* [Material for this task]
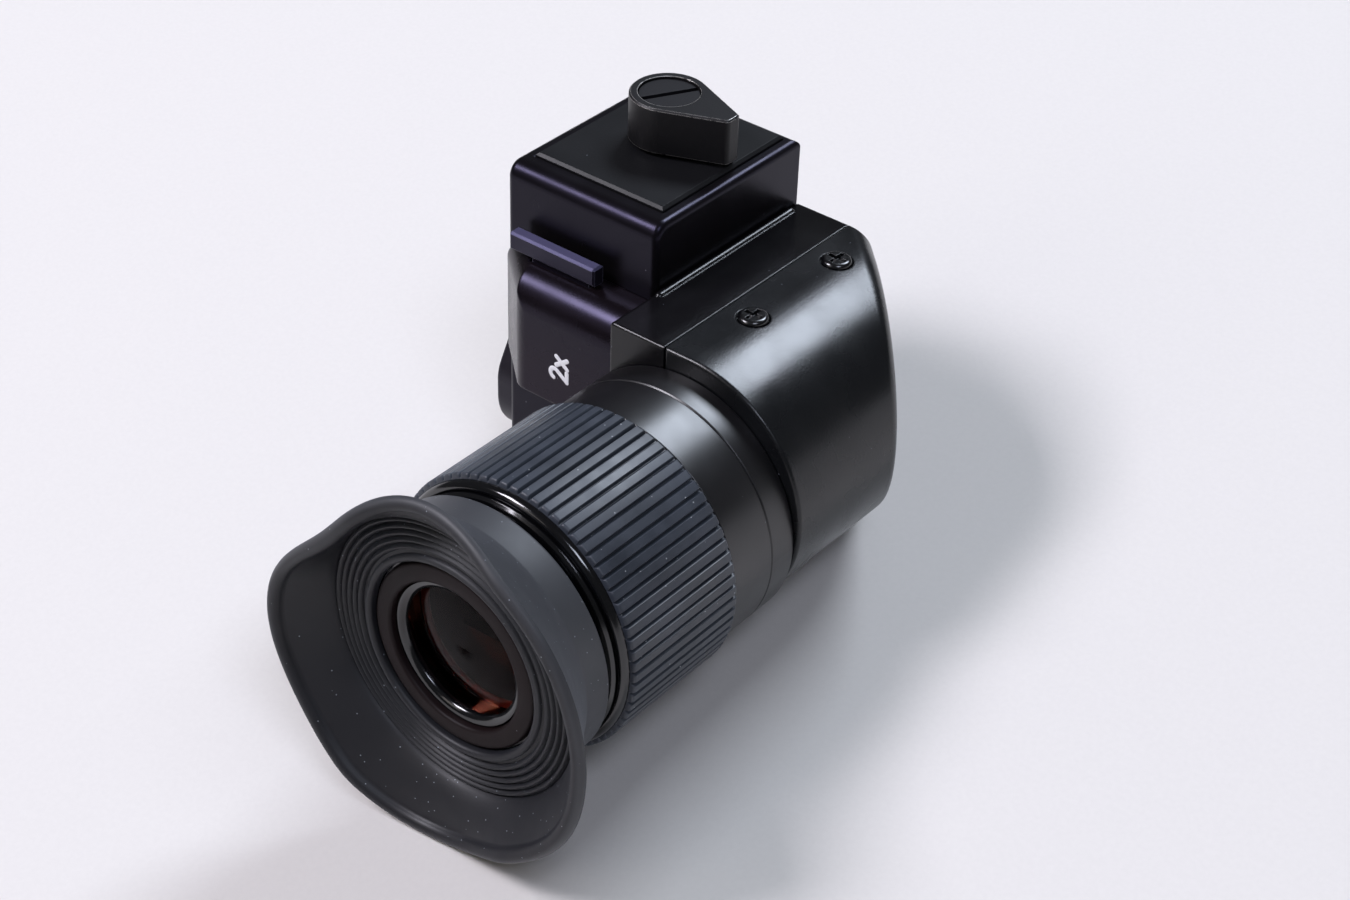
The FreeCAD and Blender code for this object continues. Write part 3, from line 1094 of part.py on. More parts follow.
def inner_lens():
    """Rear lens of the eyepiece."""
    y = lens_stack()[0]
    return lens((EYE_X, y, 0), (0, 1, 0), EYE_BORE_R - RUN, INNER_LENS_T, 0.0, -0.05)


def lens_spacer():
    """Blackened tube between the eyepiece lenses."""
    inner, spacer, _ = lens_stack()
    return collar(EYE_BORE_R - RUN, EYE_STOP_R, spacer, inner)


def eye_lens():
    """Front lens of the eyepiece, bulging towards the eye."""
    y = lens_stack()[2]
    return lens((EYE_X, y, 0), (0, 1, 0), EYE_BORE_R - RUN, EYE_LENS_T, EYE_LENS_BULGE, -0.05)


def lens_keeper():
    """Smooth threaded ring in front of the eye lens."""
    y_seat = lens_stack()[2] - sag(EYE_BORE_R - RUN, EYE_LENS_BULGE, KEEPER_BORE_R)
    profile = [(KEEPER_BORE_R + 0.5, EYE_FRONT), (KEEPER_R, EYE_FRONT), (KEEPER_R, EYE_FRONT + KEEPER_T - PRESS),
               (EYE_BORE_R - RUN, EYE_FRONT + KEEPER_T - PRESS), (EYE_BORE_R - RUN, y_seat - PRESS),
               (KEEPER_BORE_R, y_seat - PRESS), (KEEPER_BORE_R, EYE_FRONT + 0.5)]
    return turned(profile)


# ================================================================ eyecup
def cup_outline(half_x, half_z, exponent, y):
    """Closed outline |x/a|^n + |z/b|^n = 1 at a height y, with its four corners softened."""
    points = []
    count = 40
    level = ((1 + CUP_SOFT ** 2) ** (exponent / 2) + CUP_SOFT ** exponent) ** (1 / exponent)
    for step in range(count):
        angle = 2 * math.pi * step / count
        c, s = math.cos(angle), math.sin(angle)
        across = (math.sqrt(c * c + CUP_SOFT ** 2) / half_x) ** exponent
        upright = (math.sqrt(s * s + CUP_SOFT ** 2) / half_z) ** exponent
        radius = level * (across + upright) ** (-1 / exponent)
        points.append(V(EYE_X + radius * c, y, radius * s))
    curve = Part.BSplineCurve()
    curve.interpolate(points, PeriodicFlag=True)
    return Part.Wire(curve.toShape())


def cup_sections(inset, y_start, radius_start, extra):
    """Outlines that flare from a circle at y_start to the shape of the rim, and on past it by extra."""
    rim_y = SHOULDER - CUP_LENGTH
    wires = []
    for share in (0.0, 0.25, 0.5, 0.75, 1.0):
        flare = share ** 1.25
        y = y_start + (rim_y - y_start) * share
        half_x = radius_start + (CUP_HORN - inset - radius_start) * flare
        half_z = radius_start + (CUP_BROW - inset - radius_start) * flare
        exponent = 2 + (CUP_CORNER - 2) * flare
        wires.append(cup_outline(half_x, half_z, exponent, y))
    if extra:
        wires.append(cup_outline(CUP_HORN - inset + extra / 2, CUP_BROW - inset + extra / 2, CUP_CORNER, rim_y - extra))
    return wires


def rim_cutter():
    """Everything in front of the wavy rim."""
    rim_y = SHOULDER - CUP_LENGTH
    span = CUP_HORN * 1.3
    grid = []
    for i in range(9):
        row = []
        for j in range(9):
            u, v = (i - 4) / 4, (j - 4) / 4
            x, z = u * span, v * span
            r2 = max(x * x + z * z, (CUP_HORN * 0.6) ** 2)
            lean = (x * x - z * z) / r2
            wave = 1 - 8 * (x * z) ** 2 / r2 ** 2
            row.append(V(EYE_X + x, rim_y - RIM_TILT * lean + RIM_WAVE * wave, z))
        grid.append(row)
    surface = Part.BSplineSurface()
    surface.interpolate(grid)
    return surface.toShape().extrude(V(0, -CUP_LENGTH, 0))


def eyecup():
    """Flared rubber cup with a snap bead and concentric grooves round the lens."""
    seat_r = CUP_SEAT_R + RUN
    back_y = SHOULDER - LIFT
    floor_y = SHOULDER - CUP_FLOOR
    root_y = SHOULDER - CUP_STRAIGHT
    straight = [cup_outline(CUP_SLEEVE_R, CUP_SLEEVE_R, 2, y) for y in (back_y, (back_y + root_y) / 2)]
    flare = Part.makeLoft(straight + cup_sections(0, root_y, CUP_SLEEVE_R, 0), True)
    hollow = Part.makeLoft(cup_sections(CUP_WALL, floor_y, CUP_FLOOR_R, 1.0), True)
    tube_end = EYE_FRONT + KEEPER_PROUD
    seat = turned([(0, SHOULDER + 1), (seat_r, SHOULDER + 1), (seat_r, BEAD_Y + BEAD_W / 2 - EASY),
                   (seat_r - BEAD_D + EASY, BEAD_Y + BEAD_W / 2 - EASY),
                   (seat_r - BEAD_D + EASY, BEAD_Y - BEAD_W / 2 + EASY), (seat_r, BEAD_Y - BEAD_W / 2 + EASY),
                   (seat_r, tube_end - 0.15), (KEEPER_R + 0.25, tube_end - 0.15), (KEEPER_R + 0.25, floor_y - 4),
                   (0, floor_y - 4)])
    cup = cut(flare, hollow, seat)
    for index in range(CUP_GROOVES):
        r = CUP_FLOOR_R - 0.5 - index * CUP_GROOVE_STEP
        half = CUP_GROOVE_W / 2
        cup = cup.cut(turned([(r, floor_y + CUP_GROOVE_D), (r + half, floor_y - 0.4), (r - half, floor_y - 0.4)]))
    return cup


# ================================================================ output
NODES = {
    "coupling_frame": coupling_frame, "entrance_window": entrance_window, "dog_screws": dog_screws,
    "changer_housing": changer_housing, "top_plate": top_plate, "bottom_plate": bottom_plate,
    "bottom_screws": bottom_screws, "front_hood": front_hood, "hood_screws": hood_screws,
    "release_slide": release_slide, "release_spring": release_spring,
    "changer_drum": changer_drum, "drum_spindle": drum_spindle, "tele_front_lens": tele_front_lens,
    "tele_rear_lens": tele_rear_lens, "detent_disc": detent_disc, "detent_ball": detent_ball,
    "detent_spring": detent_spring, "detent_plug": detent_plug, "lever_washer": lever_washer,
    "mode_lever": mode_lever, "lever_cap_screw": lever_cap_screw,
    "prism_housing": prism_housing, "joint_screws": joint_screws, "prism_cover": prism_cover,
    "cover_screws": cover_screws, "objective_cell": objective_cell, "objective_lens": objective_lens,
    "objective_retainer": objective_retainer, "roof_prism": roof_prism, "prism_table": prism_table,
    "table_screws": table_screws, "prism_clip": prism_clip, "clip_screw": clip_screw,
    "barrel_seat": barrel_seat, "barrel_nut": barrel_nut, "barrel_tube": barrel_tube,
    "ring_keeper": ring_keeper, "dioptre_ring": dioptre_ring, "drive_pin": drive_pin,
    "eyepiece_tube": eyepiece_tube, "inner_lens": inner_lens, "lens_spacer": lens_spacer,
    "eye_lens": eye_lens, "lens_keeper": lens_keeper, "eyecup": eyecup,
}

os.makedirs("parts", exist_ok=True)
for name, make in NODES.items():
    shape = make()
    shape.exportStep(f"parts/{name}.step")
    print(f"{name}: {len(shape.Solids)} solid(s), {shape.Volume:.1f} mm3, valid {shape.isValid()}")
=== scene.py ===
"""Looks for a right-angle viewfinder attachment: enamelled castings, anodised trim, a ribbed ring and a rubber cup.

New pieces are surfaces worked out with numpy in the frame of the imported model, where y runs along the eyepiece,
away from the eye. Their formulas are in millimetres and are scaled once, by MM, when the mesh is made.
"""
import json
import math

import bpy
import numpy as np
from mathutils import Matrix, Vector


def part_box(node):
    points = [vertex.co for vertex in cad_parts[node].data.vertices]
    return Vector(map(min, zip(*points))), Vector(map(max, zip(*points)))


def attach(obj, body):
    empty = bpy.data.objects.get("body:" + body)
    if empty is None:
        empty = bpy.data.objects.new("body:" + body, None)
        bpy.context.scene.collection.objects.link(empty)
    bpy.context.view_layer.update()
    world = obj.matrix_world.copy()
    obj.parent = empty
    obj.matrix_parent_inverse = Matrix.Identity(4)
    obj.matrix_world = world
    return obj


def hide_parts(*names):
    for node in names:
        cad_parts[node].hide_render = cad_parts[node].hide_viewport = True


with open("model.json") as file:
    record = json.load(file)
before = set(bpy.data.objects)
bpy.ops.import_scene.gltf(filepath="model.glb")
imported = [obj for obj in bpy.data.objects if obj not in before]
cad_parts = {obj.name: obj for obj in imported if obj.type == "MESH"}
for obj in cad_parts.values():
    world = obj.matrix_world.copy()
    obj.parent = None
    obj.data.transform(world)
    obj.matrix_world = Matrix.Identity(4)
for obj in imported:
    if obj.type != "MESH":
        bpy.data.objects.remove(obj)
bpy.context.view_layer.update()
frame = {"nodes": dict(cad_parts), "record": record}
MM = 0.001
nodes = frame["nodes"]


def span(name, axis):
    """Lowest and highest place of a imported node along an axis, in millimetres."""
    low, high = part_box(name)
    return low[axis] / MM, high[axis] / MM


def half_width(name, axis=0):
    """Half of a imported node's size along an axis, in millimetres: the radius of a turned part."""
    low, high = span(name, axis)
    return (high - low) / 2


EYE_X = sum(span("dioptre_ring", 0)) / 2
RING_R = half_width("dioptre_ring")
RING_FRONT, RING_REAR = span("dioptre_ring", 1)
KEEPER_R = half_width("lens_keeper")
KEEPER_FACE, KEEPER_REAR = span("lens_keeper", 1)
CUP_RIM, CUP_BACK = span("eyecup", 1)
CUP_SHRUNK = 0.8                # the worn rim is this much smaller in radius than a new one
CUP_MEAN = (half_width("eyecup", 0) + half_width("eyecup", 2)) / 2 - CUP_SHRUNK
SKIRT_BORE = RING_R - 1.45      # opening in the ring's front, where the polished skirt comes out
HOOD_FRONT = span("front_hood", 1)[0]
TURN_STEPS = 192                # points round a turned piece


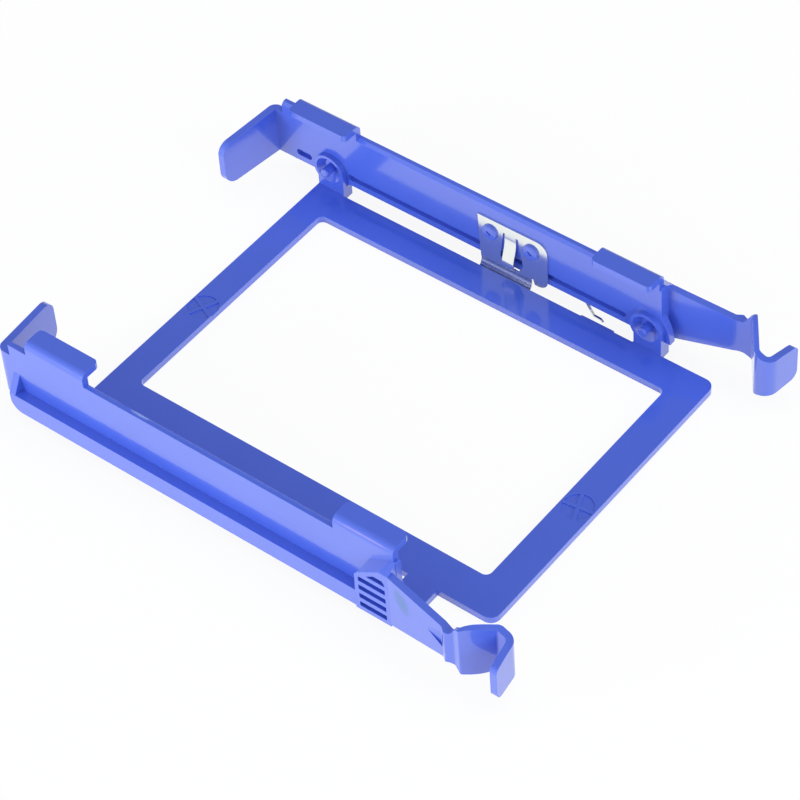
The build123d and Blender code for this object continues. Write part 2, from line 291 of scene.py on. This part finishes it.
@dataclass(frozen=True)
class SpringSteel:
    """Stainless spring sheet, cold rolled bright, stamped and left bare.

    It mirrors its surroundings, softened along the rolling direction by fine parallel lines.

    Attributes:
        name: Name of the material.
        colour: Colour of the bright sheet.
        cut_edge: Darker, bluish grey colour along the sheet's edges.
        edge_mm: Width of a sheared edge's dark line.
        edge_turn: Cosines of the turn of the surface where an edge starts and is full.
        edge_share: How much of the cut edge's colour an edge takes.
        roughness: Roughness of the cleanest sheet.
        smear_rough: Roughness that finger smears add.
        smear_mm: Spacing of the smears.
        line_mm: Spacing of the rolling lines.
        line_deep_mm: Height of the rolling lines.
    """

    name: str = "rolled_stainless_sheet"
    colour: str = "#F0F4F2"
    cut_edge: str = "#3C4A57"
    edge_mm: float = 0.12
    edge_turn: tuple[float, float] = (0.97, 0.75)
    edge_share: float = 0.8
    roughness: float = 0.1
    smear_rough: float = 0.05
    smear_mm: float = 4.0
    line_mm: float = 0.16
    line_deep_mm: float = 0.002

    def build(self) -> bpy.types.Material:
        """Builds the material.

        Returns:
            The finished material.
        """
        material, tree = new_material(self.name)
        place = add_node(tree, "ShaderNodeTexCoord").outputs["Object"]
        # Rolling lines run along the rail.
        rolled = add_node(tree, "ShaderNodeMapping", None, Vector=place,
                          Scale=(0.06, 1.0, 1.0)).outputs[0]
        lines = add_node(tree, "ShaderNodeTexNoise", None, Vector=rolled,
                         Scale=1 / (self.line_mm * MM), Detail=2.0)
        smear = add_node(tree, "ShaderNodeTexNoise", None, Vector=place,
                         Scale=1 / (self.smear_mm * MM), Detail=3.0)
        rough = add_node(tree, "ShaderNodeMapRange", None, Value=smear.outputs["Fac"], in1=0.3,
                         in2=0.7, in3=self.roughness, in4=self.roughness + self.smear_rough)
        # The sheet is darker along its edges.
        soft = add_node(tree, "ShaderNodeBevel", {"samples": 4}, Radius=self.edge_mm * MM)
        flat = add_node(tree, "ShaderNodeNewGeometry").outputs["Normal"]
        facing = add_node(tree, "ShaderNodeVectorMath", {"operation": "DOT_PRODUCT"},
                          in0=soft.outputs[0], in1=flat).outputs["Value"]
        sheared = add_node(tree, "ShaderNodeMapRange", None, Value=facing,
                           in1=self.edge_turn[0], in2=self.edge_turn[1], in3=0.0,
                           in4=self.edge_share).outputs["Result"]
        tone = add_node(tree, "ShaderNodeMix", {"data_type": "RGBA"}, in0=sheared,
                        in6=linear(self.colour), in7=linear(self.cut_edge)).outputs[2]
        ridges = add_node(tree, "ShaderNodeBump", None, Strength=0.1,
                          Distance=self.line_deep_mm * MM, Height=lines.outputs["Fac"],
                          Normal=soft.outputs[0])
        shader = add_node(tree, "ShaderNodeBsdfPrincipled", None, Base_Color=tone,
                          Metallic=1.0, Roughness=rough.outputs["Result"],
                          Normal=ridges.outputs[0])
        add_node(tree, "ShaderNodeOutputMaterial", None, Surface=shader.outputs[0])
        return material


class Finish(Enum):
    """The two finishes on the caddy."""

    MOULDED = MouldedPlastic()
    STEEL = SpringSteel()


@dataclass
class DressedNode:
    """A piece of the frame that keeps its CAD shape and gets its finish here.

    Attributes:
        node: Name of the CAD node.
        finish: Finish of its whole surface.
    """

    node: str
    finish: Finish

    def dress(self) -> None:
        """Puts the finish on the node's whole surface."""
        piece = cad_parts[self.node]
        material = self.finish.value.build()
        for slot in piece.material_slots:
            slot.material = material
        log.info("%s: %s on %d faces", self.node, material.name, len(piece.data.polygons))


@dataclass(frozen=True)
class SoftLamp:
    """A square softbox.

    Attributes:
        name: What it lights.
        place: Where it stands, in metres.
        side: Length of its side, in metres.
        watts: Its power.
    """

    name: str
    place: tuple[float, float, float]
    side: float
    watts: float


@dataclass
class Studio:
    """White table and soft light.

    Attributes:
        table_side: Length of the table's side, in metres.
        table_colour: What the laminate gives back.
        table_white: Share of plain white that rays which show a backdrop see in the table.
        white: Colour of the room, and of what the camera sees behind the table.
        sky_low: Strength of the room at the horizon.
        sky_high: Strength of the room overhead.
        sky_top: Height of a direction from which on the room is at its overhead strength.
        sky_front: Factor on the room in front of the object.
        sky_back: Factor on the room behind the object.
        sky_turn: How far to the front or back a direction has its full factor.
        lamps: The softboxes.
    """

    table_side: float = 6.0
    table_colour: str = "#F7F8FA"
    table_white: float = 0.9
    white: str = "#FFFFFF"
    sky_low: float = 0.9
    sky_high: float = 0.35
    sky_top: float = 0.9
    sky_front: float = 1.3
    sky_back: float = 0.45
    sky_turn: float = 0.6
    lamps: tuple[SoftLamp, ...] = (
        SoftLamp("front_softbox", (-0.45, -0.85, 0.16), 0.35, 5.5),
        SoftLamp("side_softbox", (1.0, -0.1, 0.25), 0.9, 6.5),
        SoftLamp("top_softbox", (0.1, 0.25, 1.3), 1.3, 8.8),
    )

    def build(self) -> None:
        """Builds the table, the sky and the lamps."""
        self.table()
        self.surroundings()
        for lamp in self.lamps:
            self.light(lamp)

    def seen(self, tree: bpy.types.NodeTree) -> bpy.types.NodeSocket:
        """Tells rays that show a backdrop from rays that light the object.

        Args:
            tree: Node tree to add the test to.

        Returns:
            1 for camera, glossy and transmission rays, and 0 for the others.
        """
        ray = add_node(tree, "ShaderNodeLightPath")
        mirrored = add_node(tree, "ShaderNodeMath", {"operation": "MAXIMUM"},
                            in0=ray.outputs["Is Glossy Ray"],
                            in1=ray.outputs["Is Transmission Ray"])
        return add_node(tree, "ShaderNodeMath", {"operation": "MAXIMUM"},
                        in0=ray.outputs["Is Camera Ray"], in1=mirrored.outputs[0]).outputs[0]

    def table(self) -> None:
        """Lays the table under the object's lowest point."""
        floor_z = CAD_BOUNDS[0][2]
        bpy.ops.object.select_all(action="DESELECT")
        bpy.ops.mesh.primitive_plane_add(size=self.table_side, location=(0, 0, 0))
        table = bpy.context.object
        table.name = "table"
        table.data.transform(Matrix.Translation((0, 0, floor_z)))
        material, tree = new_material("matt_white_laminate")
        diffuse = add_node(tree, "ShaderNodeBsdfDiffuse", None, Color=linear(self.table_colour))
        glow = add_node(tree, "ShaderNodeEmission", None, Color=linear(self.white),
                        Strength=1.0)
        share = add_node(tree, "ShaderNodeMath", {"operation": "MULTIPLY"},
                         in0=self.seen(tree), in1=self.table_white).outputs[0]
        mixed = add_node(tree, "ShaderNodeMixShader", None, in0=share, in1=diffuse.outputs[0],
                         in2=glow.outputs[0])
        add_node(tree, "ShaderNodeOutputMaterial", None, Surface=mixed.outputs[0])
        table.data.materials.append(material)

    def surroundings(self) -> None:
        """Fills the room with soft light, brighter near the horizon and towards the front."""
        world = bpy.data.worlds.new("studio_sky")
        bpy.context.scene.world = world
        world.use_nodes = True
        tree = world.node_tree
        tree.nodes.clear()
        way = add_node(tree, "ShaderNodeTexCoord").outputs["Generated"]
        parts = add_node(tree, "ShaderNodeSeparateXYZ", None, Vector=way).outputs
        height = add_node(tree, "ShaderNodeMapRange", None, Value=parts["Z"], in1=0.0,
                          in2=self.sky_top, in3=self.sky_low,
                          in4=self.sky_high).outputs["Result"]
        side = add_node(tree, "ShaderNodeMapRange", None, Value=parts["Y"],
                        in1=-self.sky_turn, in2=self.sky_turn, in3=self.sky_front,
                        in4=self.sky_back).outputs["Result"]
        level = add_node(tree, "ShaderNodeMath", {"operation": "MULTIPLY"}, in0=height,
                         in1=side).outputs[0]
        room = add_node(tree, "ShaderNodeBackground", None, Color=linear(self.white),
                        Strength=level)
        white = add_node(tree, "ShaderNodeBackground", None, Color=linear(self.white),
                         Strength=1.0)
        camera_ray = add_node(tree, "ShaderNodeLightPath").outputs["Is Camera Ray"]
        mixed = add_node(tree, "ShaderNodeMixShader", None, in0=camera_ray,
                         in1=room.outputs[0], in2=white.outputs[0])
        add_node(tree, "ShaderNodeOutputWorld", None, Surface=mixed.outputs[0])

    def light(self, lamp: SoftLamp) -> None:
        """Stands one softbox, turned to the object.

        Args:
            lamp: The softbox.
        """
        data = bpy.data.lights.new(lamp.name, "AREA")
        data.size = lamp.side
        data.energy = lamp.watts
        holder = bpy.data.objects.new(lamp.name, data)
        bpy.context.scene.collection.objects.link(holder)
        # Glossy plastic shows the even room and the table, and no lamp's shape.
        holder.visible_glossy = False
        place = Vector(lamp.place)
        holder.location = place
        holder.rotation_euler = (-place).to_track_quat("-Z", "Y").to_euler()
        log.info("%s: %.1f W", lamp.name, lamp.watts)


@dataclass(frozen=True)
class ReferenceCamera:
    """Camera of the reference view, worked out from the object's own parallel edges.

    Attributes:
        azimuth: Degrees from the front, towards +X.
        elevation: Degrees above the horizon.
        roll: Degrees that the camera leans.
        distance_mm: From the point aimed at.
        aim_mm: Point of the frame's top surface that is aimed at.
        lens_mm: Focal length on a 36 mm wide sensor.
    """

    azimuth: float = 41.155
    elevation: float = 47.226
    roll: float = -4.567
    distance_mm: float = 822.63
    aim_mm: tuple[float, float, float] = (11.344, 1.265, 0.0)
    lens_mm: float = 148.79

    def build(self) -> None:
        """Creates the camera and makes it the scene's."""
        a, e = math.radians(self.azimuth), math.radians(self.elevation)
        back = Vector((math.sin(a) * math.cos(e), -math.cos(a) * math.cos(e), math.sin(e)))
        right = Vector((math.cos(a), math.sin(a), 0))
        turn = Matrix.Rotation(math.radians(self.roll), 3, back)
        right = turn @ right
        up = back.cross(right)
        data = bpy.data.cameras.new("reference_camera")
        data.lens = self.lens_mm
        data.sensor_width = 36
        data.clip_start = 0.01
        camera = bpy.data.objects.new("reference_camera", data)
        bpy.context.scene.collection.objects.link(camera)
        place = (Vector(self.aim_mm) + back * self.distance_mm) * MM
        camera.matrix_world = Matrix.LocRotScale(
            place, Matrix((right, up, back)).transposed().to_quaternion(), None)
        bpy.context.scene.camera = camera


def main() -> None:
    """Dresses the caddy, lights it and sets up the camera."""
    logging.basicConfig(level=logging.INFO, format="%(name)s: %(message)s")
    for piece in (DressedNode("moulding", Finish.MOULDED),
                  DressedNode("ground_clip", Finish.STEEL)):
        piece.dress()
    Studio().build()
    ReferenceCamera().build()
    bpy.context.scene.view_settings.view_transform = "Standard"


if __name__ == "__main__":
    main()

* [Aim]
Above are the lines; repeat exactly the ones from the line containing "obj.matrix_world = world" down to the line containing "and left bare.", both inclusive.

* [Problem solution]
    obj.matrix_world = world
    return obj


def hide_parts(*names):
    for node in names:
        cad_parts[node].hide_render = cad_parts[node].hide_viewport = True


with open("model.json") as file:
    record = json.load(file)
before = set(bpy.data.objects)
bpy.ops.import_scene.gltf(filepath="model.glb")
imported = [obj for obj in bpy.data.objects if obj not in before]
cad_parts = {obj.name: obj for obj in imported if obj.type == "MESH"}
for obj in cad_parts.values():
    world = obj.matrix_world.copy()
    obj.parent = None
    obj.data.transform(world)
    obj.matrix_world = Matrix.Identity(4)
for obj in imported:
    if obj.type != "MESH":
        bpy.data.objects.remove(obj)
bpy.context.view_layer.update()
frame = {"nodes": dict(cad_parts), "record": record}
MM = 0.001
nodes = frame["nodes"]


def span(name, axis):
    """Lowest and highest place of a imported node along an axis, in millimetres."""
    low, high = part_box(name)
    return low[axis] / MM, high[axis] / MM


def half_width(name, axis=0):
    """Half of a imported node's size along an axis, in millimetres: the radius of a turned part."""
    low, high = span(name, axis)
    return (high - low) / 2


EYE_X = sum(span("dioptre_ring", 0)) / 2
RING_R = half_width("dioptre_ring")
RING_FRONT, RING_REAR = span("dioptre_ring", 1)
KEEPER_R = half_width("lens_keeper")
KEEPER_FACE, KEEPER_REAR = span("lens_keeper", 1)
CUP_RIM, CUP_BACK = span("eyecup", 1)
CUP_SHRUNK = 0.8                # the worn rim is this much smaller in radius than a new one
CUP_MEAN = (half_width("eyecup", 0) + half_width("eyecup", 2)) / 2 - CUP_SHRUNK
SKIRT_BORE = RING_R - 1.45      # opening in the ring's front, where the polished skirt comes out
HOOD_FRONT = span("front_hood", 1)[0]
TURN_STEPS = 192                # points round a turned piece


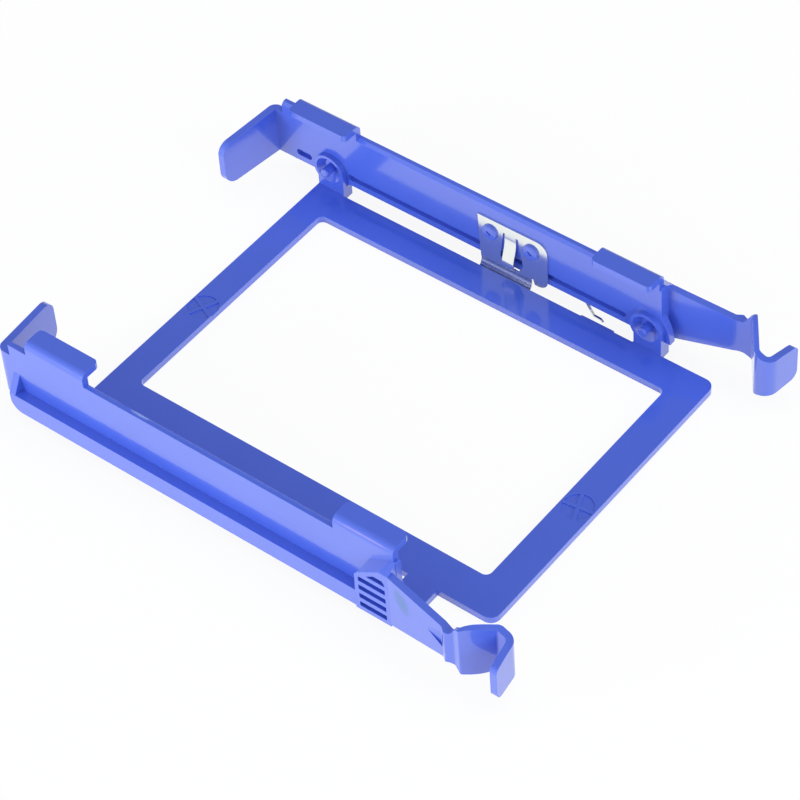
The build123d and Blender code for this object continues. Write part 2, from line 291 of scene.py on. This part finishes it.
@dataclass(frozen=True)
class SpringSteel:
    """Stainless spring sheet, cold rolled bright, stamped and left bare.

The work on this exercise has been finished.